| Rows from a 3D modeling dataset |
━━━━━━
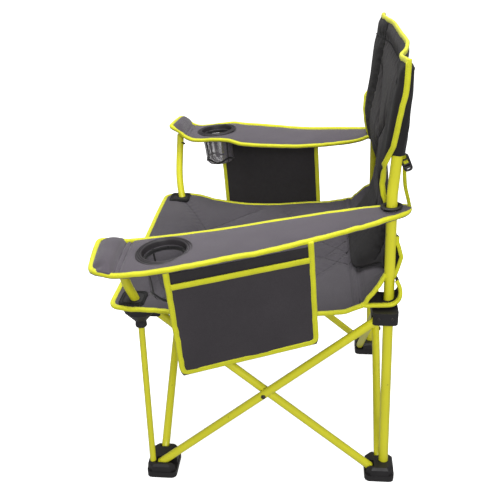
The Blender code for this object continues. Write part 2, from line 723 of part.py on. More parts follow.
def strap(side, look):
    """The webbing that pulls the armrest's rear end up to the buckle."""
    sign = side_x(side)
    half = 0.011
    points = [(0.2965, 0.683), (0.2960, 0.700), (0.2900, 0.722), (0.2870, 0.7375)]
    outline = [(y, z) for y, z in points] + [(y + 0.0022, z) for y, z in reversed(points)]
    xs = (UPRIGHT_X - half, UPRIGHT_X + half)
    bm = loft([[(x, y, z) for y, z in outline] for x in xs])
    return finish(f"{side}_arm_strap", mirrored(bm, sign), look)


def buckle(side, look):
    """The ladder-lock buckle on the back's edge that the arm strap runs through."""
    sign = side_x(side)
    frame = box(f"{side}_arm_buckle", sorted((sign * 0.253, sign * 0.284)), (0.2815, 0.2865),
                (0.739, 0.778), look)
    for number, (low, high) in enumerate(((0.7435, 0.7510), (0.7570, 0.7660))):
        cut(frame, box(f"cut_{side}_buckle_{number}", sorted((sign * 0.2565, sign * 0.2805)),
                       (0.27, 0.30), (low, high), hidden=True))
    return frame


# ---- Bodies -----------------------------------------------------------------
def body_table():
    """Every body: its parent body, a point on its joint's axis, and its pieces."""
    hinge_low, hinge_high = PIVOT_LOW, PIVOT_HIGH
    middle_z = (PIVOT_LOW + PIVOT_HIGH) / 2
    middle_y = (SIDE_FRONT_Y + SIDE_REAR_Y) / 2
    bodies = {}

    def side_bodies(side, leg):
        sign = side_x(side)
        outer, inner = sign * SIDE_OUTER_X, sign * SIDE_INNER_X
        bodies[f"{side}_inner_bar"] = (leg, (inner, SIDE_REAR_Y, hinge_low), (
            f"{side}_side_inner_tube", f"{side}_side_rivet"))
        bodies[f"{side}_outer_bar"] = (f"{side}_inner_bar", (outer, middle_y, middle_z), (
            f"{side}_side_outer_tube",))
        bodies[f"front_{side}_leg"] = (f"{side}_outer_bar", (outer, SIDE_FRONT_Y, hinge_low), (
            f"front_{side}_foot", f"front_{side}_leg_tube"))
        bodies[f"front_{side}_post"] = (f"{side}_inner_bar", (inner, SIDE_FRONT_Y, hinge_high), (
            f"front_{side}_hub", f"front_{side}_slide_rod", f"front_{side}_arm_post",
            f"front_{side}_post_cap", f"seat_front_{side}_grommet", f"{side}_armrest",
            f"{side}_pocket_backing", f"{side}_pocket_front"))
        bodies[f"{side}_cup_holder"] = (f"front_{side}_post", (sign * CUP.x, *CUP_AXIS), (
            f"{side}_cup_ring", f"{side}_cup_bag"))
        bodies[f"seat_{side}"] = (f"front_{side}_post", (sign * SEAT_HINGE[0], 0.0, SEAT_HINGE[1]), (
            f"seat_{side}_half",))
        bodies[f"{side}_arm_eyelet"] = (leg, (sign * ARM_HOLE[0], ARM_HOLE[1], arm_z(ARM_HOLE[1])), (
            f"{side}_armrest_eyelet",))

    left_y, right_y = REAR_LEFT_Y, REAR_RIGHT_Y
    bodies["rear_left_leg"] = (None, (UPRIGHT_X, UPRIGHT_FOOT_Y, 0.0), (
        "rear_left_foot", "rear_left_upright", "rear_left_upright_cap", "left_pole_sleeve",
        "left_arm_strap", "left_arm_buckle", "backrest"))
    side_bodies("left", "rear_left_leg")
    bodies["rear_left_slide"] = ("left_outer_bar", (SIDE_OUTER_X, SIDE_REAR_Y, hinge_high), (
        "rear_left_slider", "seat_rear_left_grommet"))
    bodies["rear_left_bar"] = ("rear_left_leg", (CROSS_X, left_y, hinge_low), (
        "rear_left_cross_tube", "rear_rivet"))
    bodies["rear_right_bar"] = ("rear_left_bar", (0.0, right_y, middle_z), ("rear_right_cross_tube",))
    bodies["rear_right_leg"] = ("rear_right_bar", (-CROSS_X, right_y, hinge_low), (
        "rear_right_foot", "rear_right_upright", "rear_right_upright_cap", "right_pole_sleeve",
        "right_arm_strap", "right_arm_buckle"))
    bodies["rear_right_slide"] = ("rear_left_bar", (-CROSS_X, left_y, hinge_high), (
        "rear_right_slider", "seat_rear_right_grommet"))
    side_bodies("right", "rear_right_leg")
    bodies["front_left_bar"] = ("front_left_leg", (CROSS_X, FRONT_LEFT_Y, hinge_low), (
        "front_left_cross_tube", "front_rivet"))
    bodies["front_right_bar"] = ("front_left_bar", (0.0, FRONT_RIGHT_Y, middle_z), (
        "front_right_cross_tube",))
    return bodies


def hang_on_joints():
    """Puts every piece under an empty on its body's joint axis, and the chair on its frame."""
    frame = bpy.data.objects.new("chair_frame", None)
    bpy.context.collection.objects.link(frame)
    frame.location = (0.0, FRAME_Y, 0.0)
    bodies = body_table()
    for name in bodies:
        bpy.context.collection.objects.link(bpy.data.objects.new(f"joint_{name}", None))
    placed = set()
    for name, (parent, point, pieces) in bodies.items():
        empty = bpy.data.objects[f"joint_{name}"]
        empty.parent = bpy.data.objects[f"joint_{parent}"] if parent else frame
        base = Vector(bodies[parent][1]) if parent else Vector()
        empty.location = Vector(point) - base
        for piece in pieces:
            obj = bpy.data.objects[piece]
            obj.parent = empty
            obj.location = -Vector(point)
            placed.add(piece)
    for obj in bpy.data.objects:
        if obj.type != "EMPTY" and obj.name not in placed:
            obj.parent = frame


def main():
    clear_scene()
    coat = material("lime_powder_coat", (0.62, 0.64, 0.03), 0.35)
    inner_coat = material("slide_rod_steel", (0.45, 0.46, 0.44), 0.35, 0.9)
    plastic = material("black_plastic", (0.018, 0.018, 0.018), 0.45)
    steel = material("rivet_steel", (0.05, 0.05, 0.05), 0.4, 0.8)
    cloth = material("charcoal_cloth", (0.085, 0.080, 0.086), 0.85)
    mesh = material("black_mesh", (0.03, 0.03, 0.03), 0.8)
    webbing = material("black_webbing", (0.02, 0.02, 0.02), 0.75)

    for side in ("left", "right"):
        sign = side_x(side)
        front_foot(side, plastic)
        rear_foot(side, plastic)
        front_leg(side, coat)
        slide_rod(side, inner_coat)
        front_hub(side, plastic)
        arm_post(side, coat)
        post_cap(side, plastic)
        upright(side, coat)
        upright_cap(side, plastic)
        rear_slider(side, plastic)
        outer, inner = sign * SIDE_OUTER_X, sign * SIDE_INNER_X
        scissor_tube(f"{side}_side_outer_tube", (outer, SIDE_FRONT_Y, PIVOT_LOW),
                     (outer, SIDE_REAR_Y, PIVOT_HIGH), (1, 0, 0), coat)
        scissor_tube(f"{side}_side_inner_tube", (inner, SIDE_REAR_Y, PIVOT_LOW),
                     (inner, SIDE_FRONT_Y, PIVOT_HIGH), (1, 0, 0), coat)
        front_y = FRONT_LEFT_Y if side == "left" else FRONT_RIGHT_Y
        rear_y = REAR_LEFT_Y if side == "left" else REAR_RIGHT_Y
        for end, y in (("front", front_y), ("rear", rear_y)):
            scissor_tube(f"{end}_{side}_cross_tube", (sign * CROSS_X, y, PIVOT_LOW),
                         (-sign * CROSS_X, y, PIVOT_HIGH), (0, 1, 0), coat)
        middle_z = (PIVOT_LOW + PIVOT_HIGH) / 2
        side_middle = (sign * (SIDE_OUTER_X + SIDE_INNER_X) / 2, (SIDE_FRONT_Y + SIDE_REAR_Y) / 2, middle_z)
        rivet(f"{side}_side_rivet", side_middle, (1, 0, 0), steel)
        seat_half(side, cloth)
        for end in ("front", "rear"):
            seat_grommet(end, side, plastic)
        armrest(side, cloth)
        arm_eyelet(side, plastic)
        cup_ring(side, plastic)
        cup_bag(side, mesh)
        side_pocket(side, cloth)
        pole_sleeve(side, cloth)
        strap(side, webbing)
        buckle(side, plastic)

    rivet("front_rivet", (0.0, (FRONT_LEFT_Y + FRONT_RIGHT_Y) / 2, (PIVOT_LOW + PIVOT_HIGH) / 2), (0, 1, 0), steel)
    rivet("rear_rivet", (0.0, (REAR_LEFT_Y + REAR_RIGHT_Y) / 2, (PIVOT_LOW + PIVOT_HIGH) / 2), (0, 1, 0), steel)
    backrest(cloth)
    hang_on_joints()


main()
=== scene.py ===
from math import cos, pi, radians, sin

import bpy
import numpy as np
from mathutils import Matrix, Vector


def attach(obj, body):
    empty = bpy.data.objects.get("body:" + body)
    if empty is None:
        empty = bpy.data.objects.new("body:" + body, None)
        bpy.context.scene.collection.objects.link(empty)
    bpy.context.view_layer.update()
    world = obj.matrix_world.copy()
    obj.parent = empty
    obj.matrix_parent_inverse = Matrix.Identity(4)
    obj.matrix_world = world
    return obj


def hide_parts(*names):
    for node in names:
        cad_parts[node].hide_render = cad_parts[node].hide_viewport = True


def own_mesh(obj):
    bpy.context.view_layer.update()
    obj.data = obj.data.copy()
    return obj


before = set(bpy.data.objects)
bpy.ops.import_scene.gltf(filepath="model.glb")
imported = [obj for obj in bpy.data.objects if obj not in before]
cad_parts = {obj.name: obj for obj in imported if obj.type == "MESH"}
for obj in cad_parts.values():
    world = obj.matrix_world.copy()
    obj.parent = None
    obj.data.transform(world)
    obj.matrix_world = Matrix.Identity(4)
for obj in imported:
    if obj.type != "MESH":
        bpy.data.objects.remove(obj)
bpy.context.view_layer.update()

# ---- Sizes, in metres -------------------------------------------------------
# Pieces in pairs are drawn as the left one, with x outward, y to the rear and z up.
SIDES = {"left": 1, "right": -1}
FRAME_Y = 0.0055           # from the drawing's origin to the frame's, in depth
TUBE_R = 0.0095
LEG_R = 0.007
POST_R = 0.0095
UPRIGHT_R = 0.011
UPRIGHT_X = 0.267
UPRIGHT_LOW_Z, UPRIGHT_BEND_Z = 0.0123, 0.7
UPRIGHT_TOP = np.array((0.286, 0.2735, 0.95))
POST_HOLE = np.array((0.301, -0.268))      # where the arm post passes the seat's front corner
SEAT_HOLE = np.array((UPRIGHT_X, 0.2675))  # where the upright passes the seat's rear corner
ARM_HOLE = np.array((UPRIGHT_X, 0.2632))   # where the upright passes the armrest
CUP = np.array((0.405, -0.174, 0.627))
CUP_HOLE_R = 0.0448
ARM_SLOPE = 0.0905
ARM_TILT = np.array((0.0, -ARM_SLOPE, 1.0)) / np.hypot(1.0, ARM_SLOPE)
SEAT_Z = 0.4745
RIDGE_Y = 0.2            # the seam across the seat's rear
UP = (0.0, 0.0, 1.0)
STRIP_X = 0.185            # the seam between the back's middle and its side panels
POCKET_TOP = np.array(((0.4735, -0.165, 0.6145), (0.378, 0.108, 0.635)))
POCKET_BOTTOM = np.array(((0.455, -0.147, 0.384), (0.376, 0.122, 0.4205)))
POCKET_SHIFT = {           # of the right pocket, which hangs lower than the left one
    "left": np.zeros((2, 2, 3)),
    "right": np.array((((0.0, -0.01, 0.0), (0.0, 0.004, -0.006)),
                       ((0.0, -0.01, -0.018), (0.0, 0.004, -0.02)))),
}
POCKET_HEM = 0.1         # share of the pocket's depth above its front ply
POCKET_WIDE, POCKET_DEEP = 0.29, 0.225

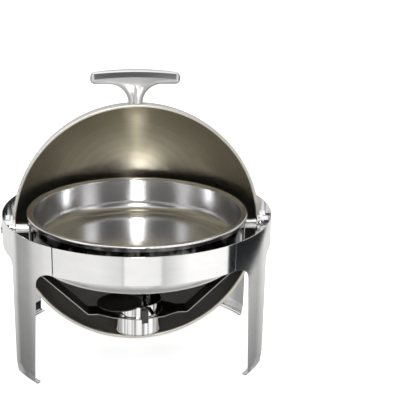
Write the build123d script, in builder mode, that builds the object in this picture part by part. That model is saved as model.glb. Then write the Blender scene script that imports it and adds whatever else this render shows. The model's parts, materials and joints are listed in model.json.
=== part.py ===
from build123d import *
import os
from math import cos, pi, radians, sin, sqrt

# Roll top chafer: a round food pan hangs over a water pan inside a banded four-legged frame. A half-dome
# lid turns on two side pivots and rolls back under the pan. A strap under the pan carries a fuel cup
# with a swing cover. Millimetres, the table is z = 0, the front is -Y and the hinge runs along X.
# Each piece is stored with the lid rolled fully back and the cup cover swung half aside.

# Driving dimensions
hinge_height = 226.0
frame_sheet = 1.5
pan_sheet = 1.0

ring_radius = 236.0
band_top = hinge_height + 31.5
band_bottom = hinge_height - 17.0
side_arch_top = hinge_height - 20.5
seam_angle = 38.3
seam_gap = 2.0
leg_inner_top_angle = 47.2
leg_inner_foot_angle = 50.0
leg_outer_top_angle = 65.5
leg_outer_foot_angle = 64.6
front_arch_radius = 25.0
side_arch_radius = 14.0

foot_bend = 4.5
ankle_height = 22.0
ankle_inset = 2.0
foot_lip = 3.5
foot_reach = 9.5
foot_flat = foot_reach - foot_bend - foot_lip

splice_sweep = 7.0
splice_margin = 4.0
splice_sheet = 1.5

collar_radius = 188.5
collar_bottom = hinge_height - 24.0
flange_seat = hinge_height + 29.6

water_pan_radius = 186.0
water_pan_floor = hinge_height - 59.4
water_pan_corner = 23.0
water_pan_flange = 191.5
water_pan_lip = 1.2

food_pan_radius = 183.0
food_pan_rim = 194.0
food_pan_depth = 65.0
food_pan_corner = 22.0
rim_skirt = 8.3
pan_clearance = 0.1

lid_radius = 218.5
lid_sheet = 1.2
rim_bead = 2.8
bead_inset = 0.05
open_angle = 91.0

pin_radius = 4.0
pin_running_fit = 0.05
pin_head_radius = 9.0
pin_head_height = 3.0
spacer_radius = 9.5
spacer_end = 213.2
hub_radius = 15.0
hub_start = 213.4
hub_end = 233.0
bush_radius = 7.0
ear_radius = 24.0
ear_face = 221.0
ear_overlap = 3.0
washer_start = 233.1
washer_end = 234.2
washer_radius = 9.0
stop_radius = 21.0
stop_pin_radius = 2.5
stop_pin_start = 223.5
lug_width = 6.0
lug_start = 224.0
lug_length = 7.0
lug_open_angle = 44.5
stop_clearance = 0.2
stop_slack = 0.6

handle_length = 160.0
handle_bar_angle = 15.0
handle_base_angle = 19.0
handle_bar_reach = 264.5
handle_crown = 279.8
handle_tip_top = 273.8
handle_tip_under = 253.0
handle_waist = 26.0
handle_arc = 34.0
handle_depth = 24.0
handle_tip_depth = 10.0
handle_fillet = 4.0
handle_root = 10.0
handle_screw_offset = 9.8
handle_screw_radius = 2.5
handle_screw_head = 4.8
handle_screw_head_height = 3.2
handle_screw_dome = 1.8
handle_washer_radius = 6.5
screw_seat = 215.9
screw_top = 231.0

strap_width = 36.0
strap_underside = hinge_height - 162.5
strap_bend_x = 89.7
strap_knee_x = collar_radius + 0.1 + frame_sheet / 2
strap_slope = 0.96
strap_top = hinge_height + 14.0
strap_bend_radius = 4.0
strap_ring_radius = 47.0
strap_hole_gap = 0.3
strap_web = ((72.0, 18.0), (46.0, 35.0), (18.0, 43.4))

cup_radius = 43.0
cup_floor = hinge_height - 198.0
cup_top = hinge_height - 138.4
cup_corner = 6.0
cup_flange = 46.0
cup_flange_sheet = 1.4

cover_radius = 40.0
cover_pivot_radius = 50.0
cover_pivot_bearing = 10.6
cover_swing = 49.2
cover_thickness = 1.5
cover_underside = cup_top + 0.8
clip_thickness = 1.2
clip_width = 12.0
clip_reach = 55.5
clip_drop = 27.0
clip_clearance = 1.1
cover_pin_radius = 2.0
cover_pin_foot = 3.3
cover_pin_shoulder = 3.5
cover_pin_head = 4.0
cover_pin_play = 0.1
lever_width = 10.0
lever_tail = 10.0
lever_curl = 8.0
lever_drop = 9.0

tie_top = hinge_height - 11.0
tie_angle = 54.0
tie_sweep = 9.0
tie_drop = 13.0

hinge_axis = Axis((0, 0, hinge_height), (1, 0, 0))
front = 270.0
strap_floor = strap_underside + frame_sheet
strap_knee_z = strap_underside + (strap_knee_x - strap_bend_x) * strap_slope

pieces = {}


def keep(name, part):
    """Label a finished piece and hold it for export under its node name."""
    part.label = name
    pieces[name] = part


def radial_plane(bearing):
    """Upright plane through the Z axis: local x points outward at this bearing, local y points up."""
    a = radians(bearing)
    return Plane(origin=(0, 0, 0), x_dir=(cos(a), sin(a), 0), z_dir=(sin(a), -cos(a), 0))


def rounded_face(*corners):
    """Face from (x, y, corner radius) points, used inside a sketch."""
    with BuildLine() as outline:
        FilletPolyline(*[(x, y) for x, y, r in corners], radius=[r for x, y, r in corners], close=True)
    make_face(outline.edges())


def opened(part):
    """Turn a piece of the closed lid back to its rolled-open place."""
    return part.rotate(hinge_axis, -open_angle)


# Frame band: two side plates with legs, joined by a front and a rear apron
gap_angle = seam_gap / ring_radius * 180 / pi
ankle_wall = ring_radius - ankle_inset


def band_sector(bearing, sweep, bottom, top, inner=ring_radius - frame_sheet, outer=ring_radius):
    """Curved plate between two radii and two heights, centred on a bearing."""
    with BuildPart() as sector:
        with BuildSketch(radial_plane(bearing - sweep / 2)):
            with Locations(((inner + outer) / 2, (bottom + top) / 2)):
                Rectangle(outer - inner, top - bottom)
        revolve(axis=Axis.Z, revolution_arc=sweep)
    return sector.part


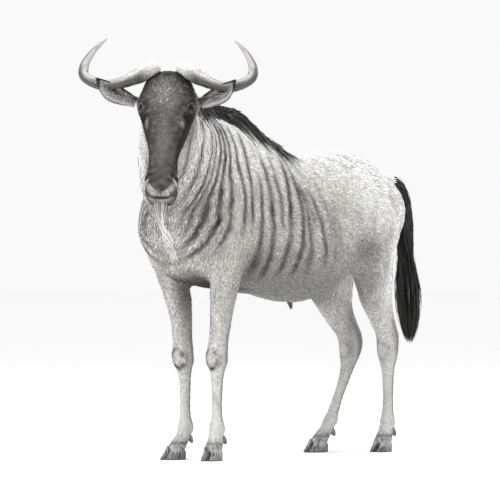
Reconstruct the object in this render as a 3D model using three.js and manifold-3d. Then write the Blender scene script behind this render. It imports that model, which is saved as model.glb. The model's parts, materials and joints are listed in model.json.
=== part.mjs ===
// A blue wildebeest bull, standing, with its head turned to its left: a life-size model in millimetres.
// X points to the animal's left, Y to its rear and Z up. While it is modelled, y = 0 is the line of
// the front feet and x = 0 is the midline of the trunk. The last lines move the whole group so that the
// middle of its outline, seen from above, is the origin, with the soles on z = 0.
import * as THREE from "three";
import Module from "manifold-3d";
import { mergeVertices } from "three/addons/utils/BufferGeometryUtils.js";

const wasm = await Module();
wasm.setup();

// Driving sizes
const WITHERS = 1360; // height of the skin over the shoulder blades
const CHEST_FRONT = -232; // the point of the breast
const RUMP_END = 1282; // the back of the buttocks
const CHEST_DOME = 190; // length over which the breast rounds off
const RUMP_DOME = 70;
const GAP = 0.45; // clearance that a neighbour is grown by before it trims a piece
const CUT = 0.3; // width of a straight cut between two lengths of a leg
const POLL = [140, -353, 1530]; // the top of the forehead, between the horns
const HEAD_YAW = 33; // degrees that the face is turned to the left
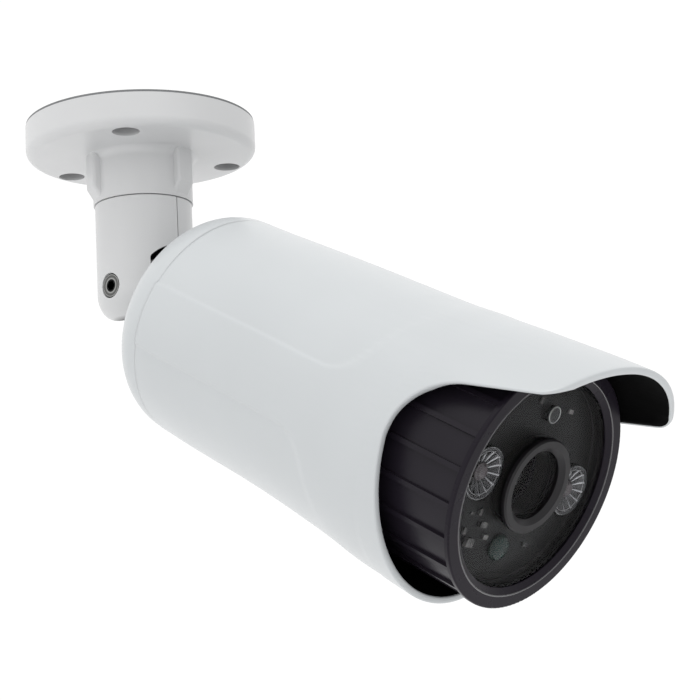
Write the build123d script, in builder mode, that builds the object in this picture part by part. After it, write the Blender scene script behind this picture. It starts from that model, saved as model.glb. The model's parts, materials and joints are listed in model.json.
━━━━━━
| Exercise description |
Give again, word for word, every line of the listing above from the one with "(0.0, (FRONT_LEFT_Y +" to the one with "obj.matrix_world = Matrix.Identity(4)", both inclusive, and nothing beyond them.

| Final result |
    rivet("front_rivet", (0.0, (FRONT_LEFT_Y + FRONT_RIGHT_Y) / 2, (PIVOT_LOW + PIVOT_HIGH) / 2), (0, 1, 0), steel)
    rivet("rear_rivet", (0.0, (REAR_LEFT_Y + REAR_RIGHT_Y) / 2, (PIVOT_LOW + PIVOT_HIGH) / 2), (0, 1, 0), steel)
    backrest(cloth)
    hang_on_joints()


main()
=== scene.py ===
from math import cos, pi, radians, sin

import bpy
import numpy as np
from mathutils import Matrix, Vector


def attach(obj, body):
    empty = bpy.data.objects.get("body:" + body)
    if empty is None:
        empty = bpy.data.objects.new("body:" + body, None)
        bpy.context.scene.collection.objects.link(empty)
    bpy.context.view_layer.update()
    world = obj.matrix_world.copy()
    obj.parent = empty
    obj.matrix_parent_inverse = Matrix.Identity(4)
    obj.matrix_world = world
    return obj


def hide_parts(*names):
    for node in names:
        cad_parts[node].hide_render = cad_parts[node].hide_viewport = True


def own_mesh(obj):
    bpy.context.view_layer.update()
    obj.data = obj.data.copy()
    return obj


before = set(bpy.data.objects)
bpy.ops.import_scene.gltf(filepath="model.glb")
imported = [obj for obj in bpy.data.objects if obj not in before]
cad_parts = {obj.name: obj for obj in imported if obj.type == "MESH"}
for obj in cad_parts.values():
    world = obj.matrix_world.copy()
    obj.parent = None
    obj.data.transform(world)
    obj.matrix_world = Matrix.Identity(4)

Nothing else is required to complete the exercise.